You have 10mL of a 1.0 M Ba(OH)2 solution and add it to 2.5L of water. What is the concentration of hydroxide ions in the diluted Ba(OH)2 solution?
To find the concentration of hydroxide ions in the diluted Ba(OH)2 solution, we need to consider the dilution that occurs when adding water to the original solution.

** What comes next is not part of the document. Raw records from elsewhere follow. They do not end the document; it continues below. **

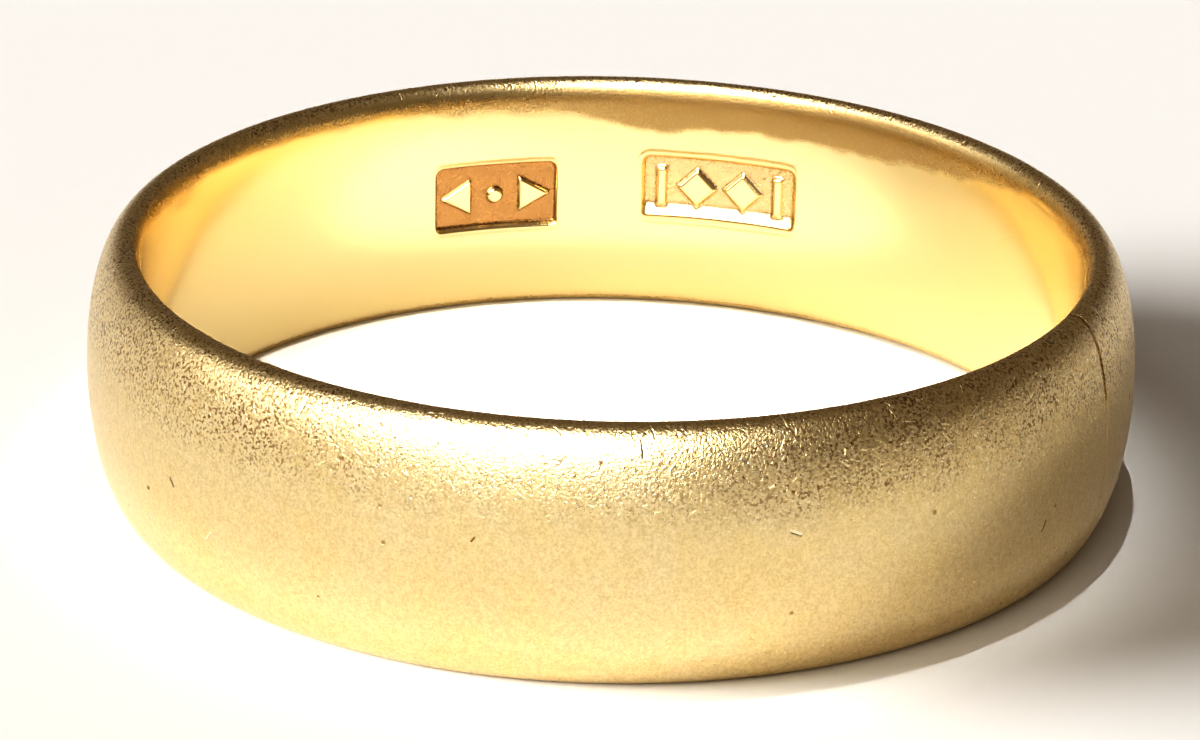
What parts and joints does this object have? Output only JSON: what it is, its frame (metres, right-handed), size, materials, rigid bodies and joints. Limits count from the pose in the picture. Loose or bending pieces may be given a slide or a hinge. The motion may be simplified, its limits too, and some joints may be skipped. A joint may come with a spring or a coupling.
{
  "type": "wedding band",
  "caption": "Plain D-section gold wedding band with a low crown, flat polished bore, satin outside, soldered butt joint and struck cartouches inside.",
  "frame": {"origin": "centre of the lower rim's circle, on the plane that the ring stands on when its bore is upright", "axes": "+Z along the bore, upwards; -Y towards the viewer's side of the ring; +X to the right"},
  "size_m": [0.0212, 0.0212, 0.0052],
  "materials": {
    "gold": "satin outside from wear, polished bore",
    "gold_solder": "satin, slightly duller than the band"
  },
  "bodies": {
    "root": {"band": "gold", "solder_seam": "gold_solder"}
  },
  "joints": []
}
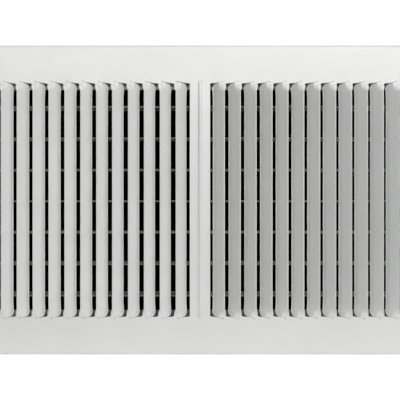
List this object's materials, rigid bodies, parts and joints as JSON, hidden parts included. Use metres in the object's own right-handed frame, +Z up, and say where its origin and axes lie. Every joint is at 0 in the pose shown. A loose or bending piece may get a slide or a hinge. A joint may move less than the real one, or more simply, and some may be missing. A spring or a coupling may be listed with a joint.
{
  "type": "supply air register",
  "caption": "Two-way supply air register: white pressed-steel louvred face with a ribbed middle and a damper box of lever-operated blades behind.",
  "frame": {"origin": "middle of the two screw holes, on the front surface of the face", "axes": "+X to the right along the face, +Y into the wall and duct, +Z up along the fins"},
  "size_m": [0.3492, 0.053, 0.1968],
  "materials": {
    "white_coat": "white powder coat, satin with a fine orange peel",
    "zinc_steel": "galvanised strip, dull with a soft spangle",
    "rivet_metal": "satin",
    "nylon": "natural moulded nylon, satin",
    "grip_plastic": "white moulded plastic, semi-gloss"
  },
  "bodies": {
    "frame": {"face_plate": "white_coat", "frame_top": "zinc_steel", "frame_bottom": "zinc_steel", "side_left": "zinc_steel", "side_right": "zinc_steel", "upper_stop": "zinc_steel", "left_bushings": "nylon", "right_bushings": "nylon", "frame_rivets": "rivet_metal"},
    "blade_1": {"damper_blade_1": "zinc_steel", "blade_pivot_1": "nylon", "blade_crank_1": "nylon"},
    "blade_2": {"damper_blade_2": "zinc_steel", "blade_pivot_2": "nylon", "blade_crank_2": "nylon"},
    "blade_3": {"damper_blade_3": "zinc_steel", "blade_pivot_3": "nylon", "blade_crank_3": "nylon"},
    "blade_4": {"damper_blade_4": "zinc_steel", "blade_pivot_4": "nylon", "blade_crank_4": "nylon"},
    "blade_5": {"damper_blade_5": "zinc_steel", "blade_pivot_5": "nylon", "blade_crank_5": "nylon"},
    "blade_6": {"damper_blade_6": "zinc_steel", "blade_pivot_6": "nylon", "blade_crank_6": "nylon"},
    "blade_7": {"damper_blade_7": "zinc_steel", "blade_pivot_7": "nylon", "blade_crank_7": "nylon"},
    "linkage": {"link_bar": "zinc_steel", "operating_lever": "zinc_steel", "lever_rivets": "rivet_metal", "lever_grip": "grip_plastic"}
  },
  "joints": [
    {"name": "blade_4_turn", "type": "hinge", "parent": "frame", "child": "blade_4", "pos_m": [0, 0.021, -0.0011], "axis": [-1, 0, 0], "range_deg": [0, 84]},
    {"name": "blade_1_turn", "type": "hinge", "parent": "frame", "child": "blade_1", "pos_m": [0, 0.021, 0.0598], "axis": [-1, 0, 0], "range_deg": [0, 84]},
    {"name": "blade_2_turn", "type": "hinge", "parent": "frame", "child": "blade_2", "pos_m": [0, 0.021, 0.0395], "axis": [-1, 0, 0], "range_deg": [0, 84]},
    {"name": "blade_3_turn", "type": "hinge", "parent": "frame", "child": "blade_3", "pos_m": [0, 0.021, 0.0192], "axis": [-1, 0, 0], "range_deg": [0, 84]},
    {"name": "blade_5_turn", "type": "hinge", "parent": "frame", "child": "blade_5", "pos_m": [0, 0.021, -0.0214], "axis": [-1, 0, 0], "range_deg": [0, 84]},
    {"name": "blade_6_turn", "type": "hinge", "parent": "frame", "child": "blade_6", "pos_m": [0, 0.021, -0.0417], "axis": [-1, 0, 0], "range_deg": [0, 84]},
    {"name": "blade_7_turn", "type": "hinge", "parent": "frame", "child": "blade_7", "pos_m": [0, 0.021, -0.062], "axis": [-1, 0, 0], "range_deg": [0, 84]},
    {"name": "linkage_stays_upright", "type": "hinge", "parent": "blade_4", "child": "linkage", "pos_m": [0.1475, 0.01431, -0.00712], "axis": [-1, 0, 0], "range_deg": [-84, 0]}
  ],
  "couplings": [
    {"joint": "blade_1_turn", "follows": "blade_4_turn", "ratio": 1},
    {"joint": "blade_2_turn", "follows": "blade_4_turn", "ratio": 1},
    {"joint": "blade_3_turn", "follows": "blade_4_turn", "ratio": 1},
    {"joint": "blade_5_turn", "follows": "blade_4_turn", "ratio": 1},
    {"joint": "blade_6_turn", "follows": "blade_4_turn", "ratio": 1},
    {"joint": "blade_7_turn", "follows": "blade_4_turn", "ratio": 1},
    {"joint": "linkage_stays_upright", "follows": "blade_4_turn", "ratio": -1}
  ]
}
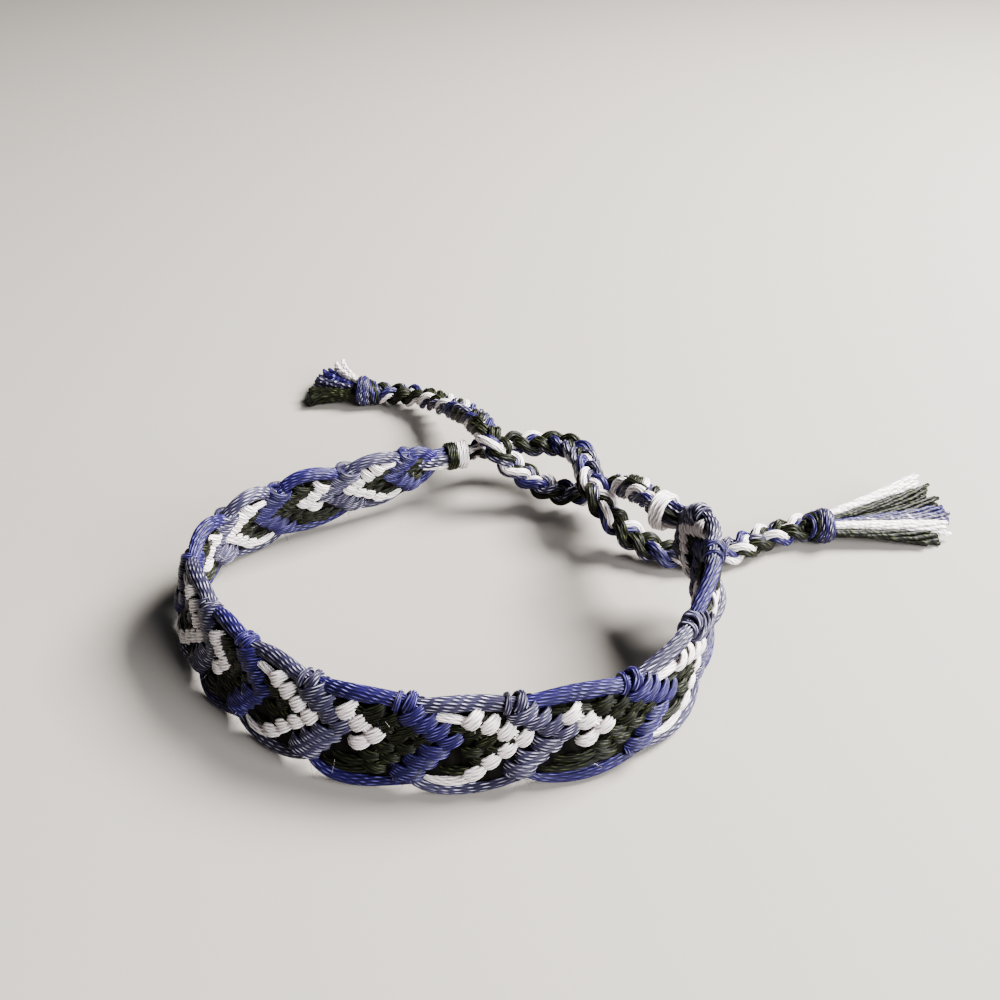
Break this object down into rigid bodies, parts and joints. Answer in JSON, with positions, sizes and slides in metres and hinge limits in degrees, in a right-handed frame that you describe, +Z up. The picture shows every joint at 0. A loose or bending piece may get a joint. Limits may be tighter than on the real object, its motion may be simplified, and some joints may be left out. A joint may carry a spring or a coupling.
{
  "type": "friendship bracelet",
  "caption": "Knotted cotton bracelet: a scalloped chevron band standing as a ring, closed by two braided ties with stopper knots and cut tassels.",
  "frame": {"origin": "centre of the bounding box's base, on the surface that the bracelet stands on", "axes": "+X along the longest side, from the left of the band to the tassel of the left tie; +Y from the front of the ring to the ties at the back; +Z up"},
  "size_m": [0.1016, 0.0868, 0.0163],
  "materials": {
    "chevron_knots": "knotted six-strand cotton floss in four colours",
    "army_green_floss": "six-strand mercerised cotton floss, dark army green",
    "white_floss": "six-strand mercerised cotton floss, warm white",
    "periwinkle_floss": "six-strand mercerised cotton floss, periwinkle blue",
    "lavender_floss": "six-strand mercerised cotton floss, variegated lavender grey",
    "mixed_floss_ends": "cut ends of cotton floss in four colours"
  },
  "bodies": {
    "root": {"knotted_band": "chevron_knots", "left_green_binding": "army_green_floss", "left_white_binding": "white_floss", "right_white_binding": "white_floss", "left_tie_strand_1": "periwinkle_floss", "left_tie_strand_2": "army_green_floss", "left_tie_strand_3": "lavender_floss", "left_tie_knot": "periwinkle_floss", "left_tie_tassel": "mixed_floss_ends", "right_tie_strand_1": "periwinkle_floss", "right_tie_strand_2": "army_green_floss", "right_tie_strand_3": "lavender_floss", "right_tie_knot": "periwinkle_floss", "right_tie_tassel": "mixed_floss_ends"}
  },
  "joints": []
}
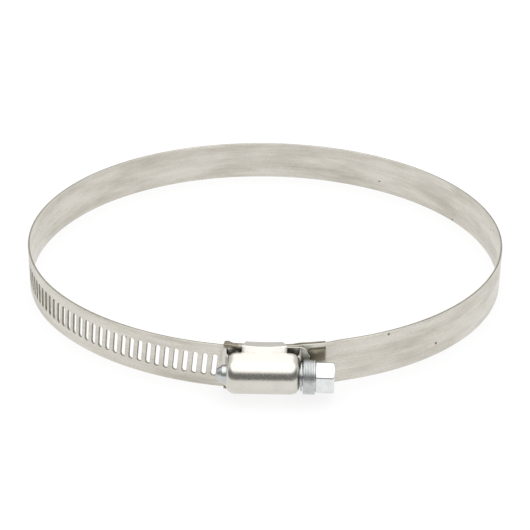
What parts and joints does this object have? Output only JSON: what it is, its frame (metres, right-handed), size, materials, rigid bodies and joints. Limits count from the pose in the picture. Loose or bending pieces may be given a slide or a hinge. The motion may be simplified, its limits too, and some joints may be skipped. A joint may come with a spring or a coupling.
{
  "type": "hose clamp",
  "caption": "Worm-drive hose clamp with a slotted steel band, a domed screw housing and a hexagon-head screw, standing on its edge, fully open.",
  "frame": {"origin": "centre of the clamped circle, at the middle of the band's width", "axes": "+Z along the hose, -Y towards the screw housing, +X towards the screw's hexagon head"},
  "size_m": [0.1451, 0.1547, 0.0138],
  "materials": {
    "band_steel": "rolled stainless strip, satin, with faint lengthwise stains",
    "housing_steel": "drawn stainless sheet, smooth and bright",
    "saddle_steel": "pressed stainless sheet, dull, slightly warm",
    "zinc_plated_steel": "turned steel, bright zinc plated, bluish white"
  },
  "bodies": {
    "housing": {"housing_cover": "housing_steel", "saddle": "saddle_steel", "band_fixed_end": "band_steel"},
    "screw": {"worm_screw": "zinc_plated_steel"},
    "tail": {"band_tail": "band_steel"},
    "link_01": {"band_link_01": "band_steel"},
    "link_02": {"band_link_02": "band_steel"},
    "link_03": {"band_link_03": "band_steel"},
    "link_04": {"band_link_04": "band_steel"},
    "link_05": {"band_link_05": "band_steel"},
    "link_06": {"band_link_06": "band_steel"},
    "link_07": {"band_link_07": "band_steel"},
    "link_08": {"band_link_08": "band_steel"},
    "link_09": {"band_link_09": "band_steel"},
    "link_10": {"band_link_10": "band_steel"},
    "link_11": {"band_link_11": "band_steel"},
    "link_12": {"band_link_12": "band_steel"}
  },
  "joints": [
    {"name": "screw_turn", "type": "hinge", "parent": "housing", "child": "screw", "pos_m": [-0.00028, -0.0775, 0], "axis": [-0.9995, 0.0314, 0.0052], "range_deg": [0, 6840]},
    {"name": "band_feed", "type": "hinge", "parent": "housing", "child": "tail", "pos_m": [0, 0, 0], "axis": [0, 0, 1], "range_deg": [0, 39.99]},
    {"name": "band_flex_01", "type": "hinge", "parent": "housing", "child": "link_01", "pos_m": [0.02213, -0.0681, 0], "axis": [0, 0, 1], "range_deg": [0, 4.17]},
    {"name": "band_flex_02", "type": "hinge", "parent": "link_01", "child": "link_02", "pos_m": [0.0481, -0.05304, 0], "axis": [0, 0, 1], "range_deg": [0, 3.79]},
    {"name": "band_flex_03", "type": "hinge", "parent": "link_02", "child": "link_03", "pos_m": [0.06561, -0.02866, 0], "axis": [0, 0, 1], "range_deg": [0, 3.42]},
    {"name": "band_flex_04", "type": "hinge", "parent": "link_03", "child": "link_04", "pos_m": [0.0716, 0.00076, 0], "axis": [0, 0, 1], "range_deg": [0, 3.1]},
    {"name": "band_flex_05", "type": "hinge", "parent": "link_04", "child": "link_05", "pos_m": [0.06499, 0.03005, 0], "axis": [0, 0, 1], "range_deg": [0, 2.87]},
    {"name": "band_flex_06", "type": "hinge", "parent": "link_05", "child": "link_06", "pos_m": [0.04696, 0.05405, 0], "axis": [0, 0, 1], "range_deg": [0, 2.74]},
    {"name": "band_flex_07", "type": "hinge", "parent": "link_06", "child": "link_07", "pos_m": [0.02067, 0.06855, 0], "axis": [0, 0, 1], "range_deg": [0, 2.74]},
    {"name": "band_flex_08", "type": "hinge", "parent": "link_07", "child": "link_08", "pos_m": [-0.00925, 0.071, 0], "axis": [0, 0, 1], "range_deg": [0, 2.87]},
    {"name": "band_flex_09", "type": "hinge", "parent": "link_08", "child": "link_09", "pos_m": [-0.03754, 0.06097, 0], "axis": [0, 0, 1], "range_deg": [0, 3.1]},
    {"name": "band_flex_10", "type": "hinge", "parent": "link_09", "child": "link_10", "pos_m": [-0.05924, 0.04022, 0], "axis": [0, 0, 1], "range_deg": [0, 3.41]},
    {"name": "band_flex_11", "type": "hinge", "parent": "link_10", "child": "link_11", "pos_m": [-0.07084, 0.01246, 0], "axis": [0, 0, 1], "range_deg": [0, 3.77]},
    {"name": "band_flex_12", "type": "hinge", "parent": "link_11", "child": "link_12", "pos_m": [-0.07051, -0.01788, 0], "axis": [0, 0, 1], "range_deg": [0, 4.14]}
  ],
  "couplings": [
    {"joint": "screw_turn", "follows": "band_feed", "ratio": 171.04},
    {"joint": "band_flex_01", "follows": "band_feed", "ratio": 0.10409},
    {"joint": "band_flex_02", "follows": "band_feed", "ratio": 0.094441},
    {"joint": "band_flex_03", "follows": "band_feed", "ratio": 0.085265},
    {"joint": "band_flex_04", "follows": "band_feed", "ratio": 0.077325},
    {"joint": "band_flex_05", "follows": "band_feed", "ratio": 0.071452},
    {"joint": "band_flex_06", "follows": "band_feed", "ratio": 0.068332},
    {"joint": "band_flex_07", "follows": "band_feed", "ratio": 0.068335},
    {"joint": "band_flex_08", "follows": "band_feed", "ratio": 0.071434},
    {"joint": "band_flex_09", "follows": "band_feed", "ratio": 0.077213},
    {"joint": "band_flex_10", "follows": "band_feed", "ratio": 0.084971},
    {"joint": "band_flex_11", "follows": "band_feed", "ratio": 0.093891},
    {"joint": "band_flex_12", "follows": "band_feed", "ratio": 0.10325}
  ]
}
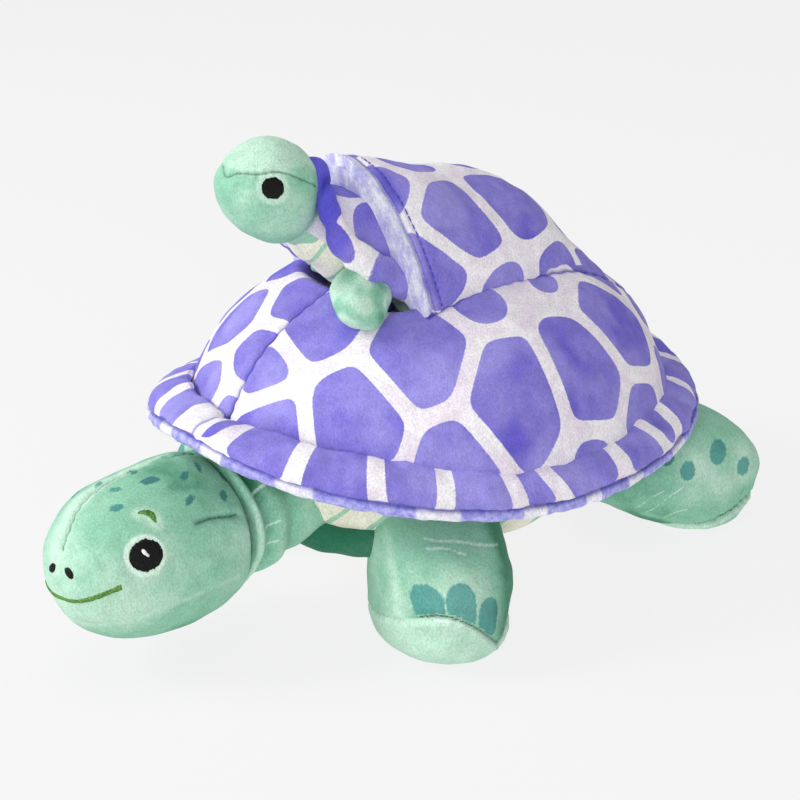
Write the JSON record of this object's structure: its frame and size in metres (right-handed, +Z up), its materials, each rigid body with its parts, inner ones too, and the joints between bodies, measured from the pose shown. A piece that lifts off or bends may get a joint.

First, let's determine the moles of Ba(OH)2 in the original 10 mL solution.
Given:
- Volume of original solution (V1) = 10 mL
- Concentration of Ba(OH)2 in the original solution (C1) = 1.0 M
Using the formula:
moles of solute (n) = concentration (C) × volume (V)
n1 = C1 × V1
= 1.0 M × 10 mL
= 0.01 moles Ba(OH)2
Next, we need to determine the final volume of the solution after dilution.
Given:
- Volume of water added (V2) = 2.5 L
The final volume (Vf) will be the sum of the original solution volume (V1) and the volume of water added (V2). However, since the volume is in different units (mL and L), we need to convert V1 to liters:
V1 (in L) = 10 mL × (1 L / 1000 mL) = 0.01 L
Vf = V1 + V2
= 0.01 L + 2.5 L
= 2.51 L
Now we can calculate the final concentration of Ba(OH)2 in the diluted solution:
Cf = n1 / Vf
= 0.01 moles / 2.51 L
≈ 0.004 L
Since Ba(OH)2 dissociates into two hydroxide ions (OH-) per molecule, the concentration of hydroxide ions in the diluted Ba(OH)2 solution is twice the concentration of Ba(OH)2:
Concentration of OH- ions = 2 × Cf
= 2 × 0.004 M
= 0.008 M
Therefore, the concentration of hydroxide ions in the diluted Ba(OH)2 solution is approximately 0.008 M.